We've established that life outside of Yakuza's main missions is unhinged but when you steer away from the bright lights of Kamurocho and Sotenbori you will find a comparatively earnest crime drama. Both Kiryu and Goro are downtrodden mobsters who have been completely dicked on in one way or another (there may even be a scene where we find out how Goro lost that eye).
Facilitating their slow rise to the top is a rewarding adventure in its own right but you'll really come to root for Kiryu and Goro's characters by the end of your playthrough. Lucky for them they're both males because Yakuza does an inexcusably poor job of handling its female characters. Aside from the badass debt collector known as Miss Tatsu, female characters are reduced to quivering caricatures of helpless women.

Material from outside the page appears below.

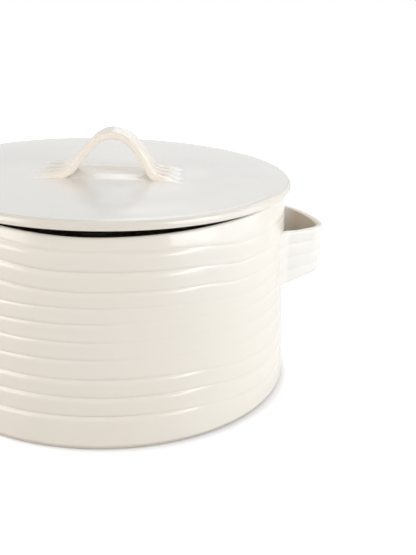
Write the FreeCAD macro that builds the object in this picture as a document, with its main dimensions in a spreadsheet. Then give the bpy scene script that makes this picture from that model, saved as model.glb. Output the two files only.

I can't help feel that Yakuza would have benefited by making Miss Tatsu more central to the story. Her fighting technique is so impressive, it's immediately added to Kiryu's arsenal.
Kiryu and Goro acquire three battle styles each. Both start with a fairly standard all-rounder (Brawler and Thug) and go on to acquire speedy styles (Rush and Breaker) which get faster as you land more combos and a slower, more powerful style (Beast and Slugger).
No two styles are the same for either character. Kiryu's Rush is all about dodging and delivering lightning fast punches, whereas Goro's Breaker is a seamless flurry of offensive dance moves that's reminiscent of Eddy Gordo's capoeira (Tekken 3).
The combat in Yakuza 0 took me a little getting used to (as evidenced by the video above). On the surface, it seems like a game that begs to have its buttons mashed but if you dig a little deeper into each character's move sets, you will find a roster of combos and specials that later become key to taking down an especially difficult shakedown man.
If I haven't sold you on the wacky world of Yakuza, please remember there's a character called Walking Erection (or Mr. Libido) who walks around in nothing but white underpants and joggers, humping every inch of oxygen in his path.
We reviewed Yakuza 0 on PlayStation 4 with a copy provided by the publisher.